What to work on | Lines containing the string "from" are to be counted. Write only how many there are.

(Data listing)
= = = = =
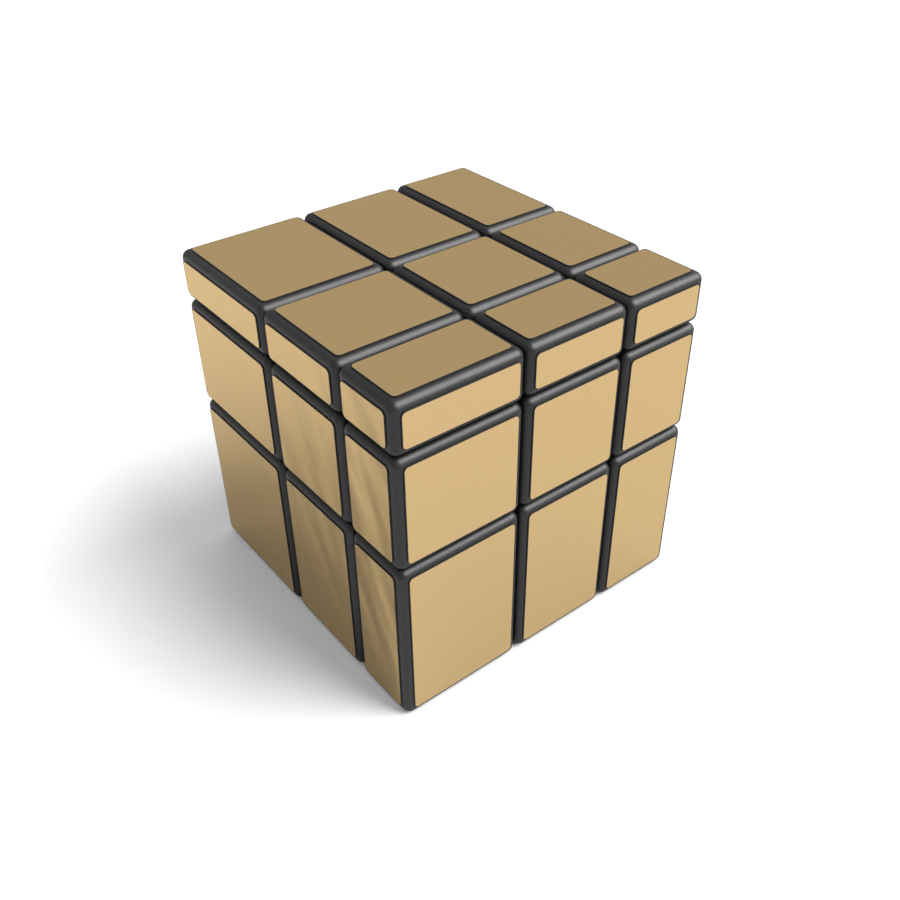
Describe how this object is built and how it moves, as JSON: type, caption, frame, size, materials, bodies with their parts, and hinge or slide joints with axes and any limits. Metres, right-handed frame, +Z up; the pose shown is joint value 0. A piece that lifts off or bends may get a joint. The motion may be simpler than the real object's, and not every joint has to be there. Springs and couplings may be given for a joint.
{
  "type": "mirror block cube puzzle",
  "caption": "Turning cube puzzle of gold-faced black blocks whose layers differ in thickness, with feet, springs and screws round an off-centre core.",
  "frame": {"origin": "middle of the bottom face, over the labels", "axes": "+Z up, the turning axis of the top and bottom layers; -Y front, the face of the thin front layer; +X right, the side of the thin right layer"},
  "size_m": [0.057, 0.057, 0.057],
  "materials": {
    "shell_plastic": "satin black moulded plastic, lightly polished",
    "foot_plastic": "plain black moulded plastic",
    "gold_label": "satin gold metallised film",
    "zinc_steel": "bright zinc plate",
    "spring_steel": "plain spring steel"
  },
  "bodies": {
    "middle_layer": {"edge_shell_front_left": "shell_plastic", "edge_foot_front_left": "foot_plastic", "edge_shell_front_right": "shell_plastic", "edge_foot_front_right": "foot_plastic", "edge_shell_back_left": "shell_plastic", "edge_foot_back_left": "foot_plastic", "edge_shell_back_right": "shell_plastic", "edge_foot_back_right": "foot_plastic", "centre_base_front": "foot_plastic", "centre_cap_front": "shell_plastic", "centre_base_back": "foot_plastic", "centre_cap_back": "shell_plastic", "centre_base_left": "foot_plastic", "centre_cap_left": "shell_plastic", "centre_base_right": "foot_plastic", "centre_cap_right": "shell_plastic", "core": "foot_plastic", "screws": "zinc_steel", "washers": "zinc_steel", "springs": "spring_steel", "labels_middle_layer": "gold_label"},
    "top_layer": {"corner_shell_top_front_left": "shell_plastic", "corner_foot_top_front_left": "foot_plastic", "corner_shell_top_front_right": "shell_plastic", "corner_foot_top_front_right": "foot_plastic", "corner_shell_top_back_left": "shell_plastic", "corner_foot_top_back_left": "foot_plastic", "corner_shell_top_back_right": "shell_plastic", "corner_foot_top_back_right": "foot_plastic", "edge_shell_top_front": "shell_plastic", "edge_foot_top_front": "foot_plastic", "edge_shell_top_left": "shell_plastic", "edge_foot_top_left": "foot_plastic", "edge_shell_top_right": "shell_plastic", "edge_foot_top_right": "foot_plastic", "edge_shell_top_back": "shell_plastic", "edge_foot_top_back": "foot_plastic", "centre_base_top": "foot_plastic", "centre_cap_top": "shell_plastic", "labels_top_layer": "gold_label"},
    "bottom_layer": {"corner_shell_bottom_front_left": "shell_plastic", "corner_foot_bottom_front_left": "foot_plastic", "corner_shell_bottom_front_right": "shell_plastic", "corner_foot_bottom_front_right": "foot_plastic", "corner_shell_bottom_back_left": "shell_plastic", "corner_foot_bottom_back_left": "foot_plastic", "corner_shell_bottom_back_right": "shell_plastic", "corner_foot_bottom_back_right": "foot_plastic", "edge_shell_bottom_front": "shell_plastic", "edge_foot_bottom_front": "foot_plastic", "edge_shell_bottom_left": "shell_plastic", "edge_foot_bottom_left": "foot_plastic", "edge_shell_bottom_right": "shell_plastic", "edge_foot_bottom_right": "foot_plastic", "edge_shell_bottom_back": "shell_plastic", "edge_foot_bottom_back": "foot_plastic", "centre_base_bottom": "foot_plastic", "centre_cap_bottom": "shell_plastic", "labels_bottom_layer": "gold_label"}
  },
  "joints": [
    {"name": "top_layer_turn", "type": "hinge", "parent": "middle_layer", "child": "top_layer", "pos_m": [0.003, -0.0065, 0.039], "axis": [0, 0, 1], "continuous": true},
    {"name": "bottom_layer_turn", "type": "hinge", "parent": "middle_layer", "child": "bottom_layer", "pos_m": [0.003, -0.0065, 0.039], "axis": [0, 0, 1], "continuous": true}
  ]
}
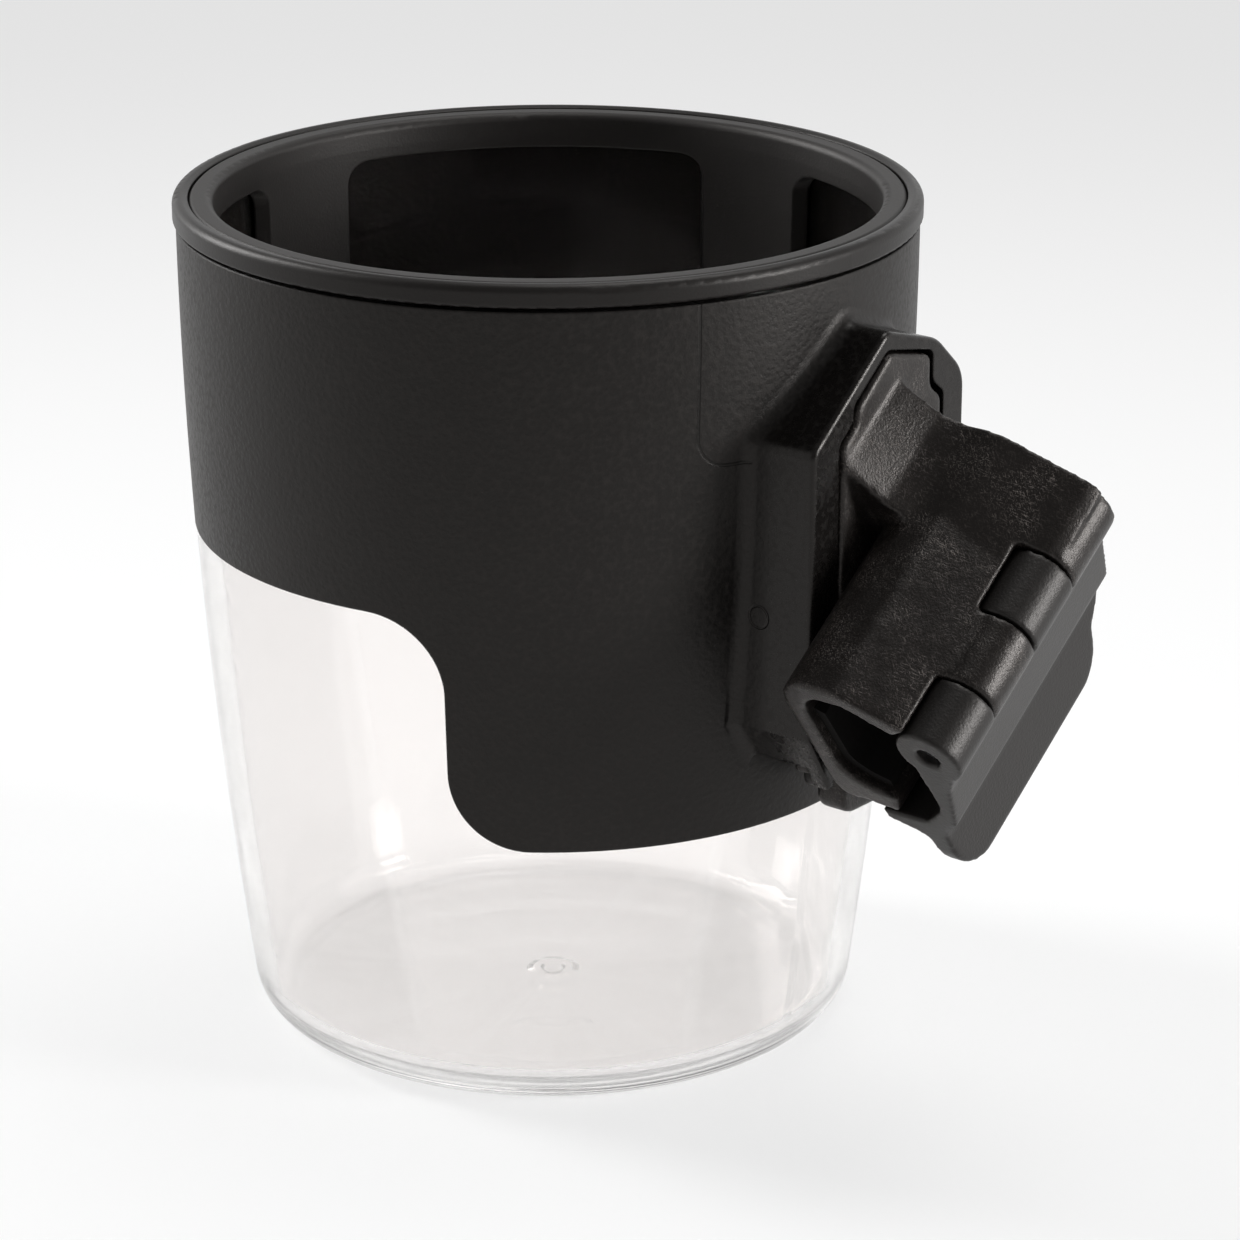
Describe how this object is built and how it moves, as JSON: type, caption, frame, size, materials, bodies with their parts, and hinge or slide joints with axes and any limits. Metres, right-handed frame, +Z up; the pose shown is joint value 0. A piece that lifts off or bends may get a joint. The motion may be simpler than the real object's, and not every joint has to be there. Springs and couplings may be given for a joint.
{
  "type": "clamp-on cup holder",
  "caption": "Cup holder: a clear tapered tumbler in a grained black sleeve with a rim ring, a windowed liner and a slide-on socket, carried by a tilted snap-shut tube clamp with a hinged jaw.",
  "frame": {"origin": "centre of the cup's foot, on the surface it stands on", "axes": "+Z up along the cup's axis, +X out through the middle of the clamp socket, +Y to the socket's left seen from outside"},
  "size_m": [0.1261, 0.095, 0.1098],
  "materials": {
    "clear_plastic": "clear, glossy",
    "grained_black": "fine leather grain, low sheen",
    "rim_black": "satin",
    "liner_black": "fine spark grain, matt",
    "nylon_black": "glass-filled, speckled",
    "jaw_black": "satin, fine grain",
    "rubber_black": "matt",
    "acetal_black": "smooth",
    "steel": "ground"
  },
  "bodies": {
    "clamp": {"clamp_body": "nylon_black", "hinge_pin": "steel", "body_pad": "rubber_black"},
    "jaw": {"clamp_jaw": "jaw_black", "jaw_pad": "rubber_black"},
    "holder": {"tumbler": "clear_plastic", "sleeve": "grained_black", "rim_ring": "rim_black", "latch_pin": "steel"},
    "latch": {"release_latch": "acetal_black", "latch_spring": "steel"},
    "liner": {"liner": "liner_black"}
  },
  "joints": [
    {"name": "holder_lift", "type": "slide", "parent": "clamp", "child": "holder", "axis": [0, 0, 1], "range_m": [0, 0.056]},
    {"name": "jaw_hinge", "type": "hinge", "parent": "clamp", "child": "jaw", "pos_m": [0.0741, -0.00394, 0.06834], "axis": [0, -0.7986, -0.6018], "range_deg": [0, 100]},
    {"name": "latch_press", "type": "hinge", "parent": "holder", "child": "latch", "pos_m": [0.0476, 0, 0.06], "axis": [0, 1, 0], "range_deg": [0, 6], "stiffness_Nm_per_rad": 0.05},
    {"name": "liner_lift", "type": "slide", "parent": "holder", "child": "liner", "axis": [0, 0, 1], "range_m": [0, 0.04]}
  ]
}
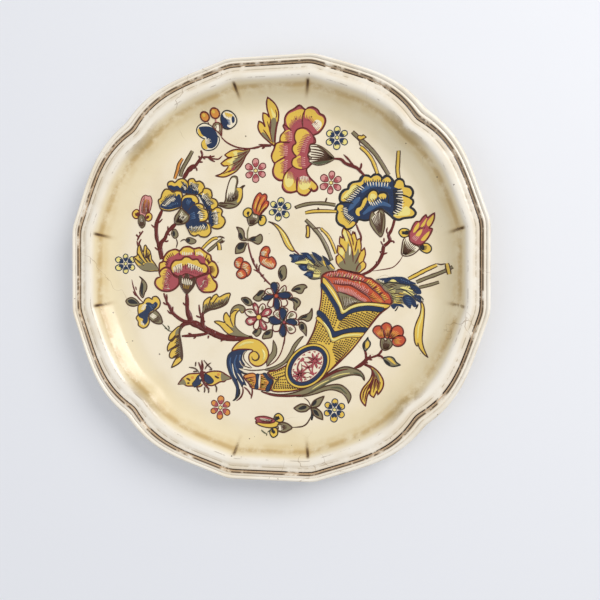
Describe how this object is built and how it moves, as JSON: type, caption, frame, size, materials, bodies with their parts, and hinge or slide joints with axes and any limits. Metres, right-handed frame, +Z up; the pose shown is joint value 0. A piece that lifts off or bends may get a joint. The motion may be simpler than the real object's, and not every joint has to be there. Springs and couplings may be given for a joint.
{
  "type": "hand painted ceramic plate",
  "caption": "Round ceramic plate with a moulded lobed rim, a flat painted floor and a foot ring, decorated with a horn of plenty, carnations and a butterfly in fired enamel.",
  "frame": {"origin": "on the table, under the centre of the plate, in the plane of the foot ring's resting face", "axes": "+Z up out of the painted face, +Y towards the top of the picture, +X to its right"},
  "size_m": [0.26, 0.26, 0.0194],
  "materials": {
    "clay": "unglazed fired clay, matt",
    "glaze": "glossy cream glaze, umber stain in the mouldings",
    "enamel_rose": "fired enamel, glossy, brushed",
    "enamel_blue": "fired enamel, glossy, brushed",
    "enamel_yellow": "fired enamel, glossy, brushed",
    "enamel_olive": "fired enamel, glossy, brushed",
    "enamel_orange": "fired enamel, glossy, brushed",
    "enamel_maroon": "fired enamel, glossy, drawn outline"
  },
  "bodies": {
    "root": {"clay_body": "clay", "face_glaze": "glaze", "back_glaze": "glaze", "base_glaze": "glaze", "bud_blue_northwest": "enamel_blue", "leaf_northwest": "enamel_yellow", "leaf_north": "enamel_yellow", "carnation_rose_north": "enamel_rose", "floret_crimson_north": "enamel_rose", "floret_crimson_northeast": "enamel_rose", "floret_blue_northeast": "enamel_blue", "floret_blue_centre": "enamel_blue", "floret_blue_west": "enamel_blue", "floret_orange_south": "enamel_orange", "floret_yellow_south": "enamel_yellow", "carnation_blue_west": "enamel_blue", "branch_northwest": "enamel_maroon", "leaf_curly": "enamel_olive", "bud_rose_west": "enamel_rose", "leaf_fan_west": "enamel_yellow", "branch_west": "enamel_maroon", "carnation_rose_west": "enamel_rose", "sticks_west": "enamel_yellow", "branch_main": "enamel_maroon", "bud_blue_southwest": "enamel_blue", "leaf_branch": "enamel_olive", "leaf_hanging": "enamel_yellow", "butterfly": "enamel_yellow", "horn_scroll": "enamel_yellow", "horn_plumes": "enamel_blue", "horn_collar": "enamel_orange", "horn_cartouche": "enamel_rose", "horn_shell": "enamel_orange", "crown_leaf": "enamel_yellow", "feather_west": "enamel_blue", "feather_east": "enamel_olive", "horn_body": "enamel_yellow", "sticks_north": "enamel_yellow", "ribbon_west": "enamel_yellow", "sticks_east": "enamel_yellow", "ribbon_east": "enamel_yellow", "carnation_blue_east": "enamel_blue", "sticks_blue_west": "enamel_yellow", "sticks_blue_north": "enamel_olive", "branch_east": "enamel_maroon", "bud_crimson_east": "enamel_rose", "bud_orange_centre": "enamel_orange", "blossom_orange_left": "enamel_orange", "blossom_orange_right": "enamel_orange", "stem_centre": "enamel_maroon", "posy_blue_upper": "enamel_blue", "posy_blue_lower": "enamel_blue", "posy_rose": "enamel_rose", "scroll_leaf": "enamel_yellow", "acanthus_long": "enamel_olive", "branch_southeast": "enamel_maroon", "blossom_orange_east": "enamel_orange", "leaf_southeast": "enamel_yellow", "bud_south": "enamel_rose", "trefoil_south": "enamel_olive"}
  },
  "joints": []
}
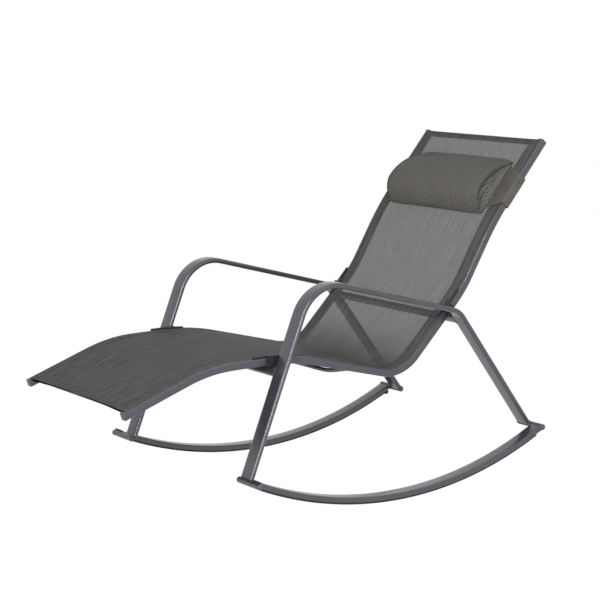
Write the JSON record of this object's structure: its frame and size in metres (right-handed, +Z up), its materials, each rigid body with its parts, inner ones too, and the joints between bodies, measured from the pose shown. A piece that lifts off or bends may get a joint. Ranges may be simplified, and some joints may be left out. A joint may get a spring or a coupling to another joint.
{
  "type": "rocking chaise lounge",
  "caption": "Zero gravity rocking lounger: a mesh sling stretched between bent rails, carried by armrest loops on rockers, with a padded headrest on a strap.",
  "frame": {"origin": "on the floor, under the middle of the whole chair's bounding box", "axes": "+X from the foot end to the head end, +Y from the sitter's left to the right, +Z up"},
  "size_m": [1.4192, 0.7496, 0.9556],
  "materials": {
    "powder_coated_steel": "satin powder coat, dark grey",
    "black_plastic": "moulded black nylon",
    "grey_plastic": "moulded grey nylon",
    "rubber": "black rubber",
    "sling_mesh": "open plain weave of coated yarn, grey",
    "pillow_mesh": "close plain weave of coated yarn, grey",
    "zinc_plated_steel": "zinc plated"
  },
  "bodies": {
    "chair": {"rocker_left": "powder_coated_steel", "rocker_tread_left": "rubber", "rocker_stop_left": "rubber", "stub_front_left": "powder_coated_steel", "stub_rear_left": "powder_coated_steel", "stub_plug_front_inner_left": "grey_plastic", "stub_plug_front_outer_left": "grey_plastic", "stub_plug_rear_inner_left": "grey_plastic", "stub_plug_rear_outer_left": "grey_plastic", "side_loop_left": "powder_coated_steel", "rail_left": "powder_coated_steel", "rail_cap_foot_left": "grey_plastic", "rail_cap_head_left": "grey_plastic", "keder_rod_left": "black_plastic", "clamp_front_left": "black_plastic", "clamp_rear_left": "black_plastic", "clamp_bolt_front_left": "zinc_plated_steel", "clamp_bolt_rear_left": "zinc_plated_steel", "rocker_right": "powder_coated_steel", "rocker_tread_right": "rubber", "rocker_stop_right": "rubber", "stub_front_right": "powder_coated_steel", "stub_rear_right": "powder_coated_steel", "stub_plug_front_inner_right": "grey_plastic", "stub_plug_front_outer_right": "grey_plastic", "stub_plug_rear_inner_right": "grey_plastic", "stub_plug_rear_outer_right": "grey_plastic", "side_loop_right": "powder_coated_steel", "rail_right": "powder_coated_steel", "rail_cap_foot_right": "grey_plastic", "rail_cap_head_right": "grey_plastic", "keder_rod_right": "black_plastic", "clamp_front_right": "black_plastic", "clamp_rear_right": "black_plastic", "clamp_bolt_front_right": "zinc_plated_steel", "clamp_bolt_rear_right": "zinc_plated_steel", "front_crossbar": "powder_coated_steel", "rear_crossbar": "powder_coated_steel", "top_cross_tube": "powder_coated_steel", "foot_spreader_tube": "powder_coated_steel", "seat_bow_spreader": "powder_coated_steel", "sling": "sling_mesh"},
    "headrest": {"headrest_pillow": "pillow_mesh", "headrest_band": "sling_mesh"}
  },
  "joints": [
    {"name": "headrest_slide", "type": "slide", "parent": "chair", "child": "headrest", "axis": [0.6457, 0, 0.7636], "range_m": [-0.05, 0.055]}
  ]
}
= = = = =
Solution below | 3